§ **TASK BRIEF**
Nothing should be left out: output all of the entries exactly.

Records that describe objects
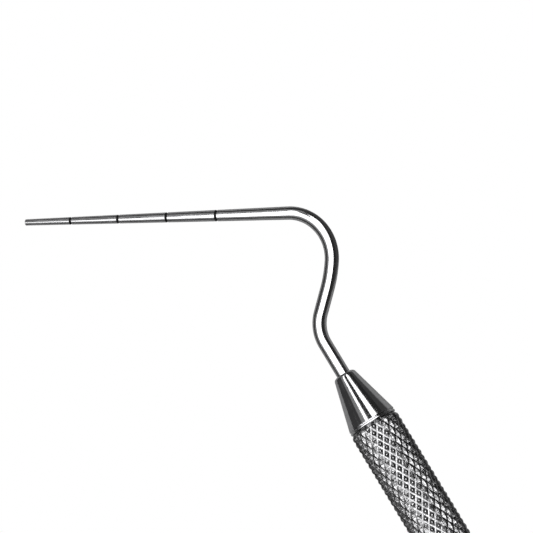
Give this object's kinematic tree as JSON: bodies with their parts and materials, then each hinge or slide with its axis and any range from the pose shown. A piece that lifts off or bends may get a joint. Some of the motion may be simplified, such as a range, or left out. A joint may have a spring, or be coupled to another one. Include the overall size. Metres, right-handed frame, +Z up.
{
  "type": "root canal plugger",
  "caption": "Slim double-ended dental hand instrument: knurled steel handle, cone at each end, bent tapered wire with depth rings and a flat tip.",
  "frame": {"origin": "under the middle of the handle, on the surface that the instrument lies on", "axes": "+X along the handle towards the front end with the thinner tip, +Y the way that the front tip is turned, +Z up; all bends lie in one plane parallel to XY"},
  "size_m": [0.1731, 0.0392, 0.0047],
  "materials": {
    "knurled_steel": "diamond knurled, bright crests, darker grooves",
    "polished_steel": "turned and mirror polished",
    "ground_steel": "drawn, ground and satin polished, with dark depth rings"
  },
  "bodies": {
    "root": {"handle_barrel": "knurled_steel", "front_cone": "polished_steel", "front_working_end": "ground_steel", "rear_cone": "polished_steel", "rear_working_end": "ground_steel"}
  },
  "joints": []
}
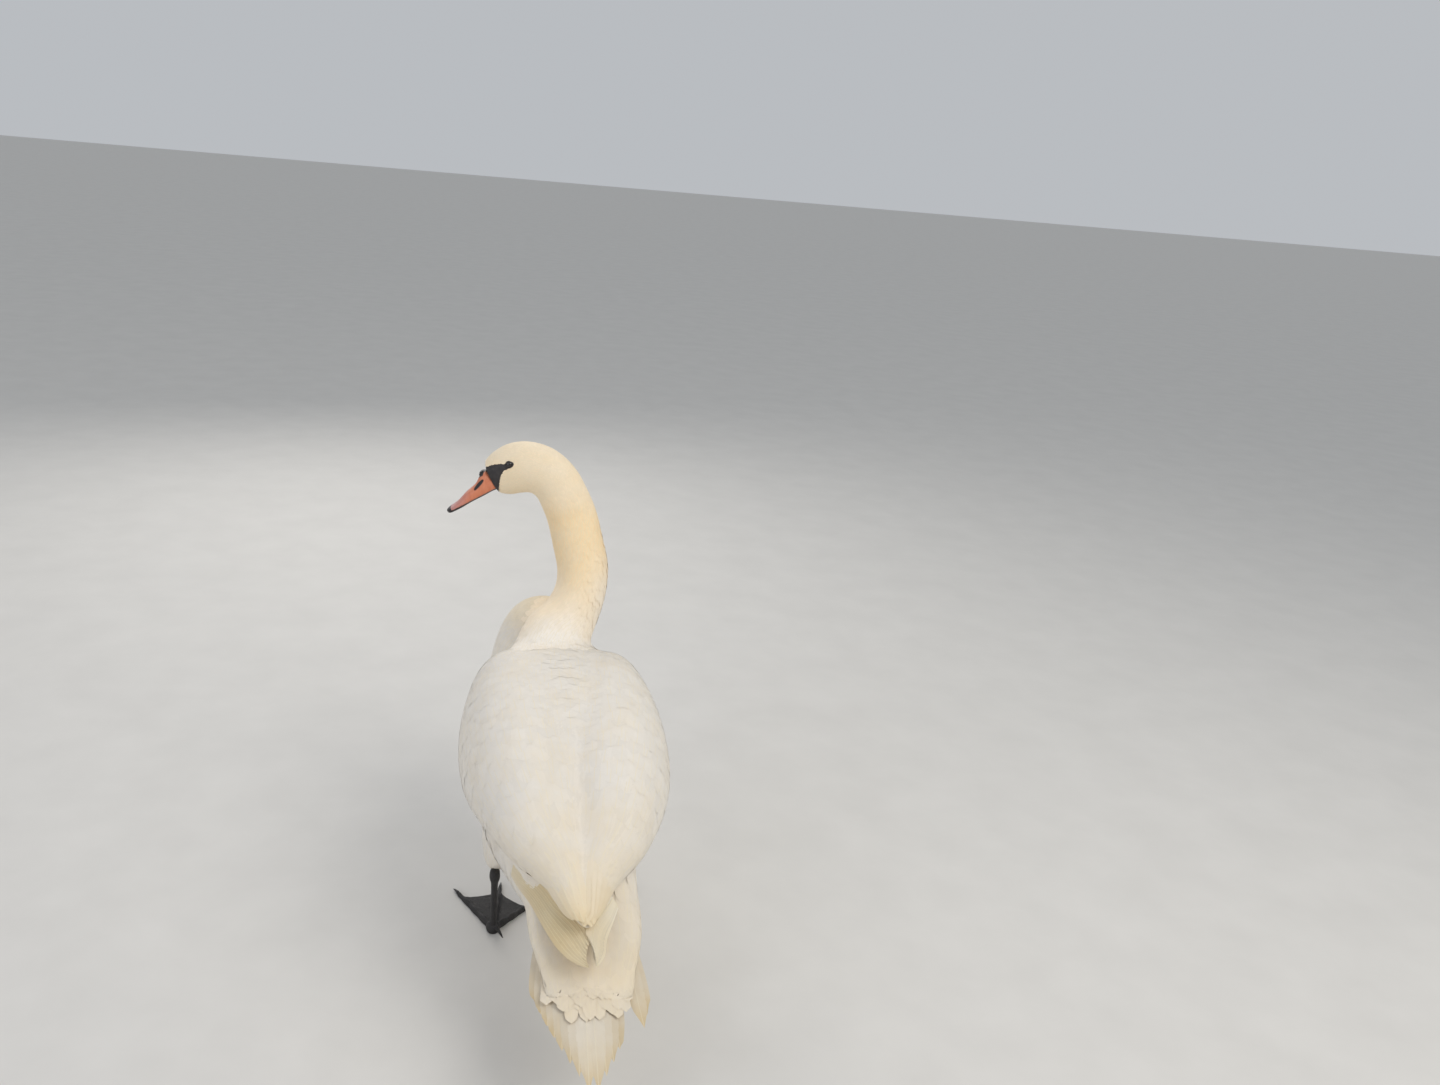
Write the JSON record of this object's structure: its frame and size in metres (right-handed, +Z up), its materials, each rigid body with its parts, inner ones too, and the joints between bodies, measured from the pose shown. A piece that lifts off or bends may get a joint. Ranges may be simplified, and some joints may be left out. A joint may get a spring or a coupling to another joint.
{
  "type": "mute swan",
  "caption": "Life-size still model of a standing adult mute swan, folded wings, raised curved neck, head turned to its left, orange bill.",
  "frame": {"origin": "on the floor, under the middle of the bird's bounding box", "axes": "+Z up, -Y the way the body faces, +Y towards the tail, +X towards the bird's left side"},
  "size_m": [0.3438, 0.818, 0.6955],
  "materials": {
    "eye": "wet gloss, near black",
    "bill_horn": "smooth horn, orange",
    "black_horn": "smooth horn, black",
    "cream_plumage": "short soft feathers, cream",
    "white_plumage": "soft contour feathers, warm white",
    "cream_quills": "flight feathers, cream",
    "white_quills": "tail feathers, warm white",
    "leg_skin": "scaly skin, near black"
  },
  "bodies": {
    "root": {"head": "cream_plumage", "neck_upper": "cream_plumage", "neck_middle": "cream_plumage", "neck_lower": "cream_plumage", "eye_left": "eye", "eye_right": "eye", "bill_upper": "bill_horn", "bill_lower": "black_horn", "bill_nail": "black_horn", "bill_knob": "black_horn", "neck_base": "white_plumage", "breast": "white_plumage", "trunk": "white_plumage", "rump": "white_plumage", "wing_left": "white_plumage", "wing_right": "white_plumage", "primaries_left": "cream_quills", "primaries_right": "cream_quills", "tail_left": "white_quills", "tail_right": "white_quills", "thigh_left": "white_plumage", "shank_left": "leg_skin", "foot_left": "leg_skin", "hind_toe_left": "leg_skin", "claw_left_inner": "black_horn", "claw_left_middle": "black_horn", "claw_left_outer": "black_horn", "thigh_right": "white_plumage", "shank_right": "leg_skin", "foot_right": "leg_skin", "hind_toe_right": "leg_skin", "claw_right_inner": "black_horn", "claw_right_middle": "black_horn", "claw_right_outer": "black_horn"}
  },
  "joints": []
}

§ **WRITTEN ANSWER**
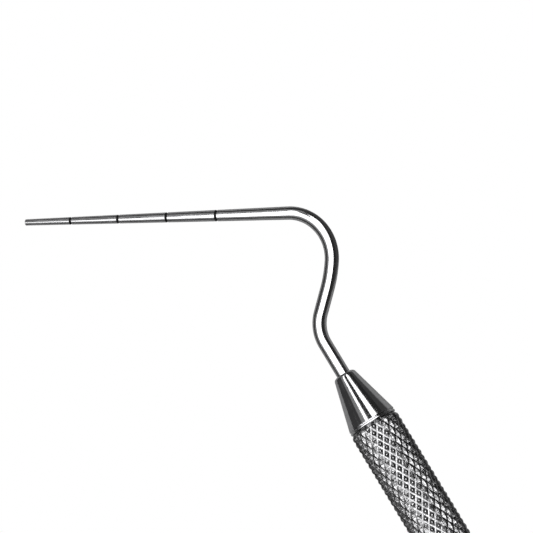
Give this object's kinematic tree as JSON: bodies with their parts and materials, then each hinge or slide with its axis and any range from the pose shown. A piece that lifts off or bends may get a joint. Some of the motion may be simplified, such as a range, or left out. A joint may have a spring, or be coupled to another one. Include the overall size. Metres, right-handed frame, +Z up.
{
  "type": "root canal plugger",
  "caption": "Slim double-ended dental hand instrument: knurled steel handle, cone at each end, bent tapered wire with depth rings and a flat tip.",
  "frame": {"origin": "under the middle of the handle, on the surface that the instrument lies on", "axes": "+X along the handle towards the front end with the thinner tip, +Y the way that the front tip is turned, +Z up; all bends lie in one plane parallel to XY"},
  "size_m": [0.1731, 0.0392, 0.0047],
  "materials": {
    "knurled_steel": "diamond knurled, bright crests, darker grooves",
    "polished_steel": "turned and mirror polished",
    "ground_steel": "drawn, ground and satin polished, with dark depth rings"
  },
  "bodies": {
    "root": {"handle_barrel": "knurled_steel", "front_cone": "polished_steel", "front_working_end": "ground_steel", "rear_cone": "polished_steel", "rear_working_end": "ground_steel"}
  },
  "joints": []
}
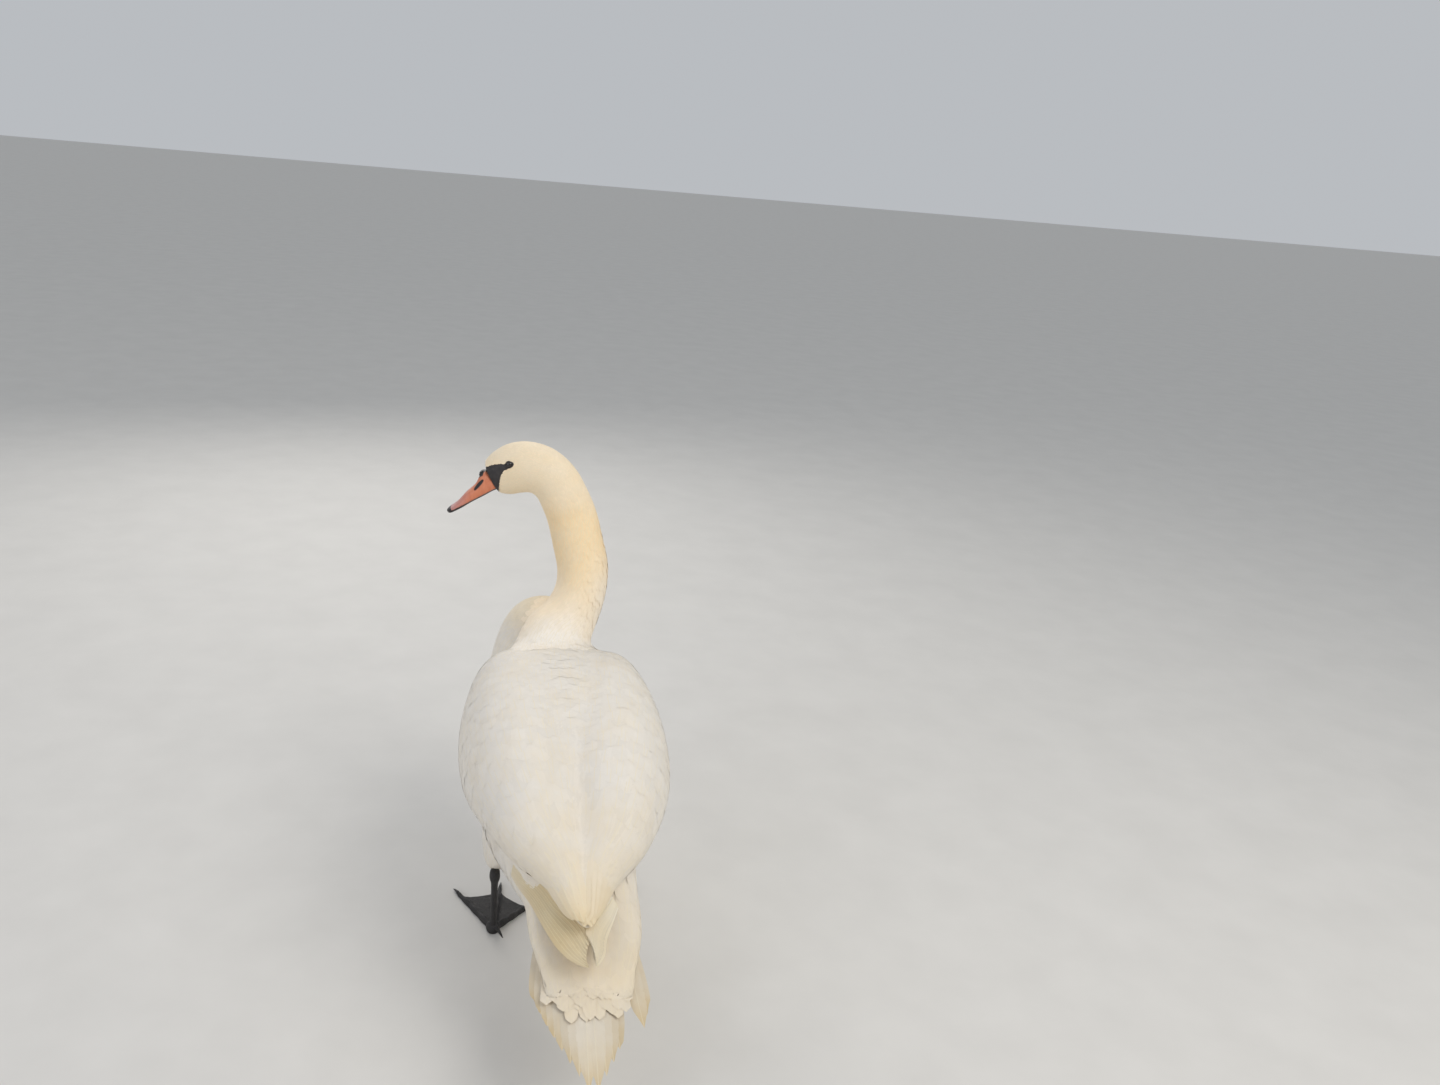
Write the JSON record of this object's structure: its frame and size in metres (right-handed, +Z up), its materials, each rigid body with its parts, inner ones too, and the joints between bodies, measured from the pose shown. A piece that lifts off or bends may get a joint. Ranges may be simplified, and some joints may be left out. A joint may get a spring or a coupling to another joint.
{
  "type": "mute swan",
  "caption": "Life-size still model of a standing adult mute swan, folded wings, raised curved neck, head turned to its left, orange bill.",
  "frame": {"origin": "on the floor, under the middle of the bird's bounding box", "axes": "+Z up, -Y the way the body faces, +Y towards the tail, +X towards the bird's left side"},
  "size_m": [0.3438, 0.818, 0.6955],
  "materials": {
    "eye": "wet gloss, near black",
    "bill_horn": "smooth horn, orange",
    "black_horn": "smooth horn, black",
    "cream_plumage": "short soft feathers, cream",
    "white_plumage": "soft contour feathers, warm white",
    "cream_quills": "flight feathers, cream",
    "white_quills": "tail feathers, warm white",
    "leg_skin": "scaly skin, near black"
  },
  "bodies": {
    "root": {"head": "cream_plumage", "neck_upper": "cream_plumage", "neck_middle": "cream_plumage", "neck_lower": "cream_plumage", "eye_left": "eye", "eye_right": "eye", "bill_upper": "bill_horn", "bill_lower": "black_horn", "bill_nail": "black_horn", "bill_knob": "black_horn", "neck_base": "white_plumage", "breast": "white_plumage", "trunk": "white_plumage", "rump": "white_plumage", "wing_left": "white_plumage", "wing_right": "white_plumage", "primaries_left": "cream_quills", "primaries_right": "cream_quills", "tail_left": "white_quills", "tail_right": "white_quills", "thigh_left": "white_plumage", "shank_left": "leg_skin", "foot_left": "leg_skin", "hind_toe_left": "leg_skin", "claw_left_inner": "black_horn", "claw_left_middle": "black_horn", "claw_left_outer": "black_horn", "thigh_right": "white_plumage", "shank_right": "leg_skin", "foot_right": "leg_skin", "hind_toe_right": "leg_skin", "claw_right_inner": "black_horn", "claw_right_middle": "black_horn", "claw_right_outer": "black_horn"}
  },
  "joints": []
}